Short exercise ▸
Print the listing below from its opening line through the line holding "root = radius - depth", both ends included.

Data segment ▸
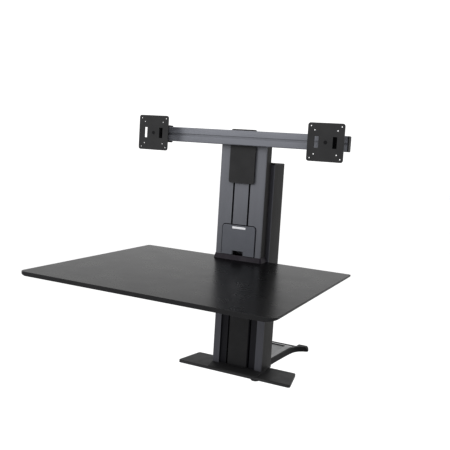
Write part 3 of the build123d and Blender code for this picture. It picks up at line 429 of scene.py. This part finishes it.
# --- clamp screw and knob ----------------------------------------------------
def clamp_screw():
    """The screw with its real helical thread."""
    low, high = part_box("clamp_screw")
    centre = (low + high) / 2
    radius = (high.x - low.x) / 2
    pitch = 1.5 * MM
    depth = 0.8 * MM
    steps_per_turn = 6
    count = int((high.z - low.z) / pitch * steps_per_turn)
    root = radius - depth

    def thread(height):
        def at(angle):
            phase = (height / pitch - angle / (2 * math.pi)) % 1.0
            return radius - depth * abs(2 * phase - 1)
        return at

    rings = [(low.z, root)]
    for i in range(1, count):
        height = low.z + (high.z - low.z) * i / count
        rings.append((height, thread(height)))
    rings.append((high.z, root))
    bm = bmesh.new()
    add_rings(bm, rings, 24, Matrix.Translation((centre.x, centre.y, 0)))
    return show("clamp_screw_thread", bm_mesh("clamp_screw_thread", bm), "clamp_screw")


def clamp_knob():
    """Hand knob: eight soft lobes, a domed end and a collar."""
    low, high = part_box("clamp_knob")
    centre = (low + high) / 2
    radius = (high.x - low.x) / 2
    tall = high.z - low.z
    lobes = 8
    valley_power = 1.6

    def lobed(scale, depth):
        def at(angle):
            valley = (0.5 + 0.5 * math.cos(lobes * angle)) ** valley_power
            return scale * radius * (1 - depth * valley)
        return at

    # Height and radius by the knob's own, and how deep the valleys between the lobes are.
    profile = [
        (0.00, 0.30, 0.00), (0.00, 0.62, 0.02), (0.03, 0.80, 0.06), (0.09, 0.92, 0.11),
        (0.20, 0.985, 0.15), (0.35, 1.00, 0.16), (0.62, 1.00, 0.16), (0.76, 0.97, 0.14),
        (0.86, 0.88, 0.09), (0.90, 0.66, 0.02), (0.91, 0.50, 0.00), (1.00, 0.46, 0.00),
        (1.00, 0.34, 0.00),
    ]
    rings = [(low.z + height * tall, lobed(scale, depth)) for height, scale, depth in profile]
    bm = bmesh.new()
    add_rings(bm, rings, 96, Matrix.Translation((centre.x, centre.y, 0)))
    return show("clamp_knob_lobes", bm_mesh("clamp_knob_lobes", bm), "clamp_knob")


# --- every node --------------------------------------------------------------
# Rounding of the sharp edges, in millimetres.
EDGE_WIDTH = {
    "foot_bar": 0.8, "foot_pad": 0.5, "base_casting": 0.8, "rear_arm": 1.2, "arm_inlay": 0.7,
    "clamp_bracket": 0.8, "clamp_top_pad": 0.6, "clamp_jaw": 0.5, "clamp_jaw_pad": 0.3,
    "mast": 0.7, "mast_center_panel": 0.5, "mast_cap": 0.5, "spring_barrel": 0.5,
    "mainspring": 0.4, "tension_rod": 0.3, "shaft_bushes": 0.3, "lower_shaft": 0.3,
    "lower_pulleys": 0.3, "pulley_stubs": 0.3, "drive_belts": 0.2, "wheel_axles": 0.3,
    "belt_clamps": 0.4, "lift_column": 0.7, "column_cap": 0.5, "column_foot": 1.0,
    "worksurface": 0.25, "worksurface_edge_band": 0.6, "support_tie": 0.5, "cable_cover": 0.5,
    "label_plate": 0.25, "riser_plate": 0.5, "riser_glides": 0.4, "crossbar": 0.5,
    "crossbar_end_caps": 0.5,
}
SIDE_EDGE_WIDTH = {
    "truck": 0.4, "support_rail": 0.6, "upper_pulley": 0.3, "upper_wheel": 0.4,
    "lower_wheel": 0.4, "carrier": 0.7, "pan_yoke": 0.5, "tilt_knuckle": 0.3, "display_plate": 0.4,
}
BOLT_NODES = ("base_bolts", "clamp_bolts", "column_bolts", "riser_bolts", "worksurface_screws")


def make_pieces():
    """A finished piece for every CAD node, by the node's name."""
    pieces = {node: softened(node, width) for node, width in EDGE_WIDTH.items()}
    for part, width in SIDE_EDGE_WIDTH.items():
        for side in ("left", "right"):
            node = f"{part}_{side}"
            pieces[node] = softened(node, width)
    for node in BOLT_NODES:
        pieces[node] = bolts(node)
    pieces["clamp_screw"] = clamp_screw()
    pieces["clamp_knob"] = clamp_knob()
    return pieces


def shade_mast(mast):
    """Painted shade: the front strips a darker copy of the graphite, the channels and chambers
    near-black, and the sides and back darker.
    """
    low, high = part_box("mast")
    corner = 4.2 * MM
    skin = 0.2 * MM
    strip = 27 * MM
    inner = high.x - strip
    outside = high.x - corner
    front = low.y + corner
    back = high.y - corner

    def in_channel(face):
        return abs(face.center.x) < inner and face.center.y > low.y + skin

    def on_outside(face):
        return face.center.y > back or (abs(face.center.x) > outside and face.center.y > front)

    paint(mast, "mast_front_painted_shade", lambda face: face.center.y < front)
    paint(mast, "recess_painted_shade", in_channel)
    paint(mast, "side_painted_shade", on_outside)


def shade_column(column):
    """Painted shade on the side faces, and painted shade in the groove round the cable cover and on
    the inner faces within 39 mm of the front.
    """
    low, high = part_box("lift_column")
    corner = 3.2 * MM
    outside = high.x - corner
    groove = (0.1 * MM, 1.6 * MM)
    inside = (corner, 39.0 * MM)

    def on_side(face):
        return abs(face.center.x) > outside and face.center.y > low.y + corner

    def in_groove(face):
        depth = face.center.y - low.y
        in_reach = groove[0] < depth < groove[1] or inside[0] < depth < inside[1]
        return abs(face.center.x) < outside and in_reach

    paint(column, "side_painted_shade", on_side)
    paint(column, "recess_painted_shade", in_groove)


def shade_liner(liner):
    """Painted shade on the walls round the liner's recess and slots."""
    wall_slope = 0.3
    paint(liner, "recess_painted_shade", lambda face: abs(face.normal.z) < wall_slope)


def shade_crossbar(crossbar):
    """Anodising with its grain along the bar."""
    paint(crossbar, "anodised_bar", lambda face: True)


# --- studio and camera -------------------------------------------------------
def floor():
    """Plain pale floor, a desk's height below the object: the desk itself isn't drawn."""
    radius = 30.0
    desk_height = 0.73
    bm = bmesh.new()
    bmesh.ops.create_circle(bm, cap_ends=True, segments=96, radius=radius)
    mesh = bpy.data.meshes.new("studio_floor")
    bm.to_mesh(mesh)
    bm.free()
    disc = bpy.data.objects.new("studio_floor", mesh)
    disc.location.z = -desk_height
    bpy.context.scene.collection.objects.link(disc)
    material = finish(
        "floor_pale", dark=(0.90, 0.90, 0.90), light=(0.92, 0.92, 0.92), rough=0.9, grain=2 * MM,
        relief=0.02 * MM, cloud=0.6, rough_swing=0.02, specular=0.2,
    )
    mesh.materials.append(material)


def area_light(name, position, target, size, power):
    """A soft square light aimed at a point."""
    data = bpy.data.lights.new(name, "AREA")
    data.shape = "SQUARE"
    data.size = size
    data.energy = power
    light = bpy.data.objects.new(name, data)
    light.location = position
    light.rotation_mode = "QUATERNION"
    light.rotation_quaternion = (Vector(target) - Vector(position)).to_track_quat("-Z", "Y")
    bpy.context.scene.collection.objects.link(light)


def studio():
    """An evenly white room, a large key light in front on the left and a weak one above."""
    world = bpy.data.worlds.new("studio_world")
    bpy.context.scene.world = world
    world.use_nodes = True
    background = world.node_tree.nodes["Background"]
    background.inputs["Color"].default_value = (1.0, 1.0, 1.0, 1.0)
    background.inputs["Strength"].default_value = 1.13
    middle = (0.0, -0.15, 0.45)
    area_light("key", (-1.5, -2.9, 1.7), middle, size=1.8, power=45)
    area_light("top", (-0.6, 0.6, 3.0), middle, size=2.0, power=10)
    settings = bpy.context.scene.view_settings
    settings.view_transform = "Standard"
    settings.gamma = 0.83


# The viewing angle: yaw, pitch and roll in degrees, lens in millimetres, shift for the framing.
VIEW_ANGLES = (23.68, 5.35, 3.83)
EYE = (0.90566, -1.89645, 0.80632)
LENS = 47.71
SHIFT = (-0.089, -0.040)


def camera():
    """Camera in front on the right, a little above the worksurface."""
    yaw, pitch, roll = (math.radians(angle) for angle in VIEW_ANGLES)
    back = Vector((math.sin(yaw) * math.cos(pitch), -math.cos(yaw) * math.cos(pitch), math.sin(pitch)))
    right = Vector((math.cos(yaw), math.sin(yaw), 0.0))
    up = back.cross(right)
    tilted_right = right * math.cos(roll) + up * math.sin(roll)
    tilted_up = up * math.cos(roll) - right * math.sin(roll)
    data = bpy.data.cameras.new("photo_camera")
    data.lens = LENS
    data.shift_x, data.shift_y = SHIFT
    data.clip_end = 100.0
    data.dof.use_dof = False
    eye = bpy.data.objects.new("photo_camera", data)
    basis = Matrix((tilted_right, tilted_up, back)).transposed().to_4x4()
    eye.matrix_world = Matrix.Translation(EYE) @ basis
    bpy.context.scene.collection.objects.link(eye)
    bpy.context.scene.camera = eye


PIECES = make_pieces()
shade_mast(PIECES["mast"])
shade_column(PIECES["lift_column"])
shade_crossbar(PIECES["crossbar"])
shade_liner(PIECES["arm_inlay"])
floor()
studio()
camera()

Task result ▸
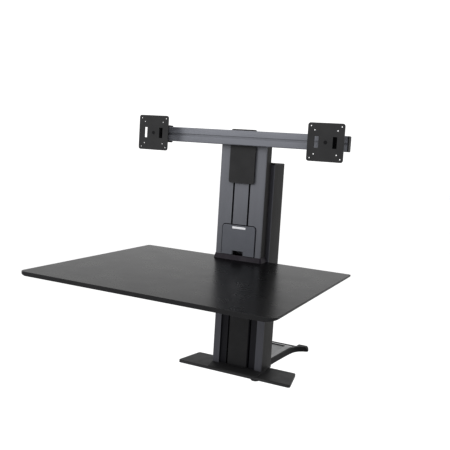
Write part 3 of the build123d and Blender code for this picture. It picks up at line 429 of scene.py. This part finishes it.
# --- clamp screw and knob ----------------------------------------------------
def clamp_screw():
    """The screw with its real helical thread."""
    low, high = part_box("clamp_screw")
    centre = (low + high) / 2
    radius = (high.x - low.x) / 2
    pitch = 1.5 * MM
    depth = 0.8 * MM
    steps_per_turn = 6
    count = int((high.z - low.z) / pitch * steps_per_turn)
    root = radius - depth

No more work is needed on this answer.